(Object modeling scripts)
··········

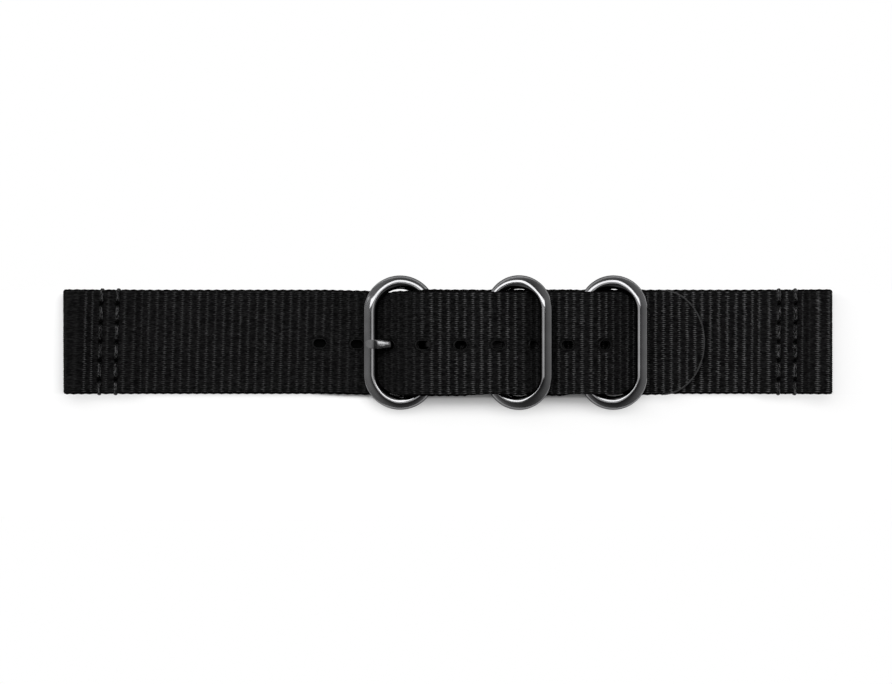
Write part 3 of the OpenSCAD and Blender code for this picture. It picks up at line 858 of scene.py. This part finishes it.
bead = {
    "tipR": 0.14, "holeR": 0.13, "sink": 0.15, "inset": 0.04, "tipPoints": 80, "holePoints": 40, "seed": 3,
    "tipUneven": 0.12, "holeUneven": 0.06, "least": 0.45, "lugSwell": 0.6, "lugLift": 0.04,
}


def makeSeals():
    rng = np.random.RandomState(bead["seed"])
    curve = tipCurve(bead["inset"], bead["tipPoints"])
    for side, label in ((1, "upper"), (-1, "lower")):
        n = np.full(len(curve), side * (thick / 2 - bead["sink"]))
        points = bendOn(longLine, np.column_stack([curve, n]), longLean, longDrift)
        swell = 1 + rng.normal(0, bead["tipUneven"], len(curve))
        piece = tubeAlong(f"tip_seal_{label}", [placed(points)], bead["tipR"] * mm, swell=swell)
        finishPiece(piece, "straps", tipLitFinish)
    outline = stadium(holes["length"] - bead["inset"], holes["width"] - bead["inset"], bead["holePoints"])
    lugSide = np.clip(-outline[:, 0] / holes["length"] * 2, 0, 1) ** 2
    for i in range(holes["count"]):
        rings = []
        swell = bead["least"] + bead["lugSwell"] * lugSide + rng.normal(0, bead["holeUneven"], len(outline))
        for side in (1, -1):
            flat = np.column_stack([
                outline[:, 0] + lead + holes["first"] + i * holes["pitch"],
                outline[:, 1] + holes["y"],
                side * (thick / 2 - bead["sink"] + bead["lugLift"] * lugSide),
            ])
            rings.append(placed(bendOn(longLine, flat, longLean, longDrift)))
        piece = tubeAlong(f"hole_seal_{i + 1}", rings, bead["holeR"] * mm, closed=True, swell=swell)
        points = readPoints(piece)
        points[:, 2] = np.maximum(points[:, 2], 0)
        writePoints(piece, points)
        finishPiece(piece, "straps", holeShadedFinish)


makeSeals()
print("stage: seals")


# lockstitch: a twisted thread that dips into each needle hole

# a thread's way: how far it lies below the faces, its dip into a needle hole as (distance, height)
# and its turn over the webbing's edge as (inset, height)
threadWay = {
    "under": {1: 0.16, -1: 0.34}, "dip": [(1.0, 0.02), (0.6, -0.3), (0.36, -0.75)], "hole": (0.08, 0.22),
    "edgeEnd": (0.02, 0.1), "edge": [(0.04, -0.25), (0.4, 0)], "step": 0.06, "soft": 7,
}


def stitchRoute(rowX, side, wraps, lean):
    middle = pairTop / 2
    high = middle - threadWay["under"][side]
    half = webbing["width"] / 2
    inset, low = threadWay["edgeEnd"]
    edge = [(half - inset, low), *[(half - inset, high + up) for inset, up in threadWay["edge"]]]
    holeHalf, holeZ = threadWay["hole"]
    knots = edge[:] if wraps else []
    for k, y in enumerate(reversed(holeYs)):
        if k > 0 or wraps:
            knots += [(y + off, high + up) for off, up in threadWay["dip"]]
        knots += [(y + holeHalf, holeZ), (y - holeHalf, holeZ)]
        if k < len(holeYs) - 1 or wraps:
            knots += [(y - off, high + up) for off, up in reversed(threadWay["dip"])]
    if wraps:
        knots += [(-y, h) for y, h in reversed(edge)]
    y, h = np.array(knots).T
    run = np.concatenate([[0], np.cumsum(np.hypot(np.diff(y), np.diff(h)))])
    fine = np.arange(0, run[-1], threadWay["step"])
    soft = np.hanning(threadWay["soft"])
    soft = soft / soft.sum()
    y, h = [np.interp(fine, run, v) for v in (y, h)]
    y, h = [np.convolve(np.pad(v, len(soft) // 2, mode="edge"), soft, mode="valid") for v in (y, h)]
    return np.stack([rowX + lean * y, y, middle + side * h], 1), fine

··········

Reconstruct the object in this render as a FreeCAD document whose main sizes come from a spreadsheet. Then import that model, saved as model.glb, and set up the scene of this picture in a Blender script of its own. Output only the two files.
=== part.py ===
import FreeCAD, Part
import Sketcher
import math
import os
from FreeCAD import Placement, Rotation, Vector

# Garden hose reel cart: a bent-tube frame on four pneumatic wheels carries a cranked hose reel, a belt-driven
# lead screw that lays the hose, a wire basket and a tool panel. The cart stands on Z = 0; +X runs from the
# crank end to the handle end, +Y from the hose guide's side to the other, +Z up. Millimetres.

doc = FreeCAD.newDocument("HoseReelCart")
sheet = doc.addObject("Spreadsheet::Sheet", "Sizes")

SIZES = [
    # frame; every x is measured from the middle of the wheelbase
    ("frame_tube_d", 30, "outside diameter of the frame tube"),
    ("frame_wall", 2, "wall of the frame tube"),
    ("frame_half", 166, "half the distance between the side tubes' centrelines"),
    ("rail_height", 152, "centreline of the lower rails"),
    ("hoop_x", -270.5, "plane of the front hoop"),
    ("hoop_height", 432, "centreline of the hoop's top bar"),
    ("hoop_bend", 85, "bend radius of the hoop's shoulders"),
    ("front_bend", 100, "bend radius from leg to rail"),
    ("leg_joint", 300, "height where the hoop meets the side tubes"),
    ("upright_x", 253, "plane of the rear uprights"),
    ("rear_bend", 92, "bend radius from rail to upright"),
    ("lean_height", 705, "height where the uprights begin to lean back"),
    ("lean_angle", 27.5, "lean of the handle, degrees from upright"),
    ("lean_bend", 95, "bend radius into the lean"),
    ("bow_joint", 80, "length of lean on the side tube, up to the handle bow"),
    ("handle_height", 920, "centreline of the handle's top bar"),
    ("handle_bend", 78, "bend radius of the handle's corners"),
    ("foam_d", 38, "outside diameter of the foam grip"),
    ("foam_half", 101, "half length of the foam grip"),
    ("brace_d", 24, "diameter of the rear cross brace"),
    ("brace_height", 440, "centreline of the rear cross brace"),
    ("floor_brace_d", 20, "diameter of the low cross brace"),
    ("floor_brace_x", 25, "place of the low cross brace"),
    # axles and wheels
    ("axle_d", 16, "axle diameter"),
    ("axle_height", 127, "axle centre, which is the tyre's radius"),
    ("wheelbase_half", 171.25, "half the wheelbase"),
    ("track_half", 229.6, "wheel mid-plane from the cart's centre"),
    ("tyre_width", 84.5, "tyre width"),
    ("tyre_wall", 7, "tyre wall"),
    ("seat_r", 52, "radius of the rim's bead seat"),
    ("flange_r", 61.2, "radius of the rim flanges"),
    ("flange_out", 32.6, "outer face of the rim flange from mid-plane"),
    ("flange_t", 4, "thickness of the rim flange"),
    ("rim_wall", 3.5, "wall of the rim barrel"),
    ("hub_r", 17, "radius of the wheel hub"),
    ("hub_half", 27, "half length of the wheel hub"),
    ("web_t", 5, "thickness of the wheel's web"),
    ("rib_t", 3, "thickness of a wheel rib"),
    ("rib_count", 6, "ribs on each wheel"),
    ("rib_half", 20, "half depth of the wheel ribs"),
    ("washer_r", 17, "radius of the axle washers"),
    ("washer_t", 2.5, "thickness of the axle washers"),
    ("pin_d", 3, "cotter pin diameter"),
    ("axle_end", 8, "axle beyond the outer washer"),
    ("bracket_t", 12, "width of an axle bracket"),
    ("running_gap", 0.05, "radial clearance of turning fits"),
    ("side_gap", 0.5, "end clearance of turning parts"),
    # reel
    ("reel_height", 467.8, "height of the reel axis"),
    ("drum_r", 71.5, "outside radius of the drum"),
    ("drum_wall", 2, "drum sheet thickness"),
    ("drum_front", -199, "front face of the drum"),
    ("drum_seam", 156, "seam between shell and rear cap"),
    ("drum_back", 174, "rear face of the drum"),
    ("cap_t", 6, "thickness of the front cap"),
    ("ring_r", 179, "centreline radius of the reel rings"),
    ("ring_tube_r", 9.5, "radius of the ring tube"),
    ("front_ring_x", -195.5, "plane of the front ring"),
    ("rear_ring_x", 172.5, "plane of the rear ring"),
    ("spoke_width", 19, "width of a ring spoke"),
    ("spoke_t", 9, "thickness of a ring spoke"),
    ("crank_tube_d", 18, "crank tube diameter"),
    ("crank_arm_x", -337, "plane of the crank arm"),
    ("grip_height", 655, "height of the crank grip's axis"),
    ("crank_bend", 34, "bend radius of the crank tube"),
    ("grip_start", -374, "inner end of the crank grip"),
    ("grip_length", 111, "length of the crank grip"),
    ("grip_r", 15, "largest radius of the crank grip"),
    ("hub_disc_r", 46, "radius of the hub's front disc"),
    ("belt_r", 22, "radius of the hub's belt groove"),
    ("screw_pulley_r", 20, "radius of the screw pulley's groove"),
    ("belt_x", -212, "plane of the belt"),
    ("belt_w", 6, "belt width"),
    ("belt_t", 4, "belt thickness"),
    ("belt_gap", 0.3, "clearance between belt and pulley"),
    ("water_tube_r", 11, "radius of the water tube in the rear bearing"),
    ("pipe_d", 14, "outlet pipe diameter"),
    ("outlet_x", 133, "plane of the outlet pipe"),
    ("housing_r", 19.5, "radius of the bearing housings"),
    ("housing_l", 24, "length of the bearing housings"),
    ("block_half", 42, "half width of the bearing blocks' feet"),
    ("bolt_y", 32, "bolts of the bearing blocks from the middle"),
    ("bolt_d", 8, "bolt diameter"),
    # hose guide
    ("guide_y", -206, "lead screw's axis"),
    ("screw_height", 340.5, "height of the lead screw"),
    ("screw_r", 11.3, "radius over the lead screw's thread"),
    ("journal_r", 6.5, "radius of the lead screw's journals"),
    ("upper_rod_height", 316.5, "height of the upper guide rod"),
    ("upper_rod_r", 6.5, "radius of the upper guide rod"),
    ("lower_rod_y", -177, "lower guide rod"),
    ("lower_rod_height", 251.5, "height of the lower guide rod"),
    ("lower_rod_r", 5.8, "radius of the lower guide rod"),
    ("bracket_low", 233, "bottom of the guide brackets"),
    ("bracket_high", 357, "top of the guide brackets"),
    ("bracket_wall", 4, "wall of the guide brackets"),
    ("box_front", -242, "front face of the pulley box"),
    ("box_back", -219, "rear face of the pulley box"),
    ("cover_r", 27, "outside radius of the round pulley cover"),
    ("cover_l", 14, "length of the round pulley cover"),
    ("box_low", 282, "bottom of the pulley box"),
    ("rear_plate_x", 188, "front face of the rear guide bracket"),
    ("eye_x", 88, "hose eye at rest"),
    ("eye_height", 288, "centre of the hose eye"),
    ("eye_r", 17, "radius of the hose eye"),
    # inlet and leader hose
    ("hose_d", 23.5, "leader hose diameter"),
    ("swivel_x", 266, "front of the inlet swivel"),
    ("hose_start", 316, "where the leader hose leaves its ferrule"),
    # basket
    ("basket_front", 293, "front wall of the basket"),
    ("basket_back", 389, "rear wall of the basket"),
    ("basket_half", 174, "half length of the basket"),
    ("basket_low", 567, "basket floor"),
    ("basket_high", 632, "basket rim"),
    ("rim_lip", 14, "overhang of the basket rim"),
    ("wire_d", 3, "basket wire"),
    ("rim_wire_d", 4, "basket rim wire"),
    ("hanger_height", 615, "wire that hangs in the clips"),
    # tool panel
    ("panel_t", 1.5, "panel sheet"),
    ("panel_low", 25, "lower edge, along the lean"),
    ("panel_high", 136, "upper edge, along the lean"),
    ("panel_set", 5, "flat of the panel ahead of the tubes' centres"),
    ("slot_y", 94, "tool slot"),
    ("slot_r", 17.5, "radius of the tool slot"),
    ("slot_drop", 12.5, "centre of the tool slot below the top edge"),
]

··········

Nothing but the lines from the line that contains "Reconstruct the object" through the line that contains "from FreeCAD import" should be given again, each exactly as it stands, both ends included.

Reconstruct the object in this render as a FreeCAD document whose main sizes come from a spreadsheet. Then import that model, saved as model.glb, and set up the scene of this picture in a Blender script of its own. Output only the two files.
=== part.py ===
import FreeCAD, Part
import Sketcher
import math
import os
from FreeCAD import Placement, Rotation, Vector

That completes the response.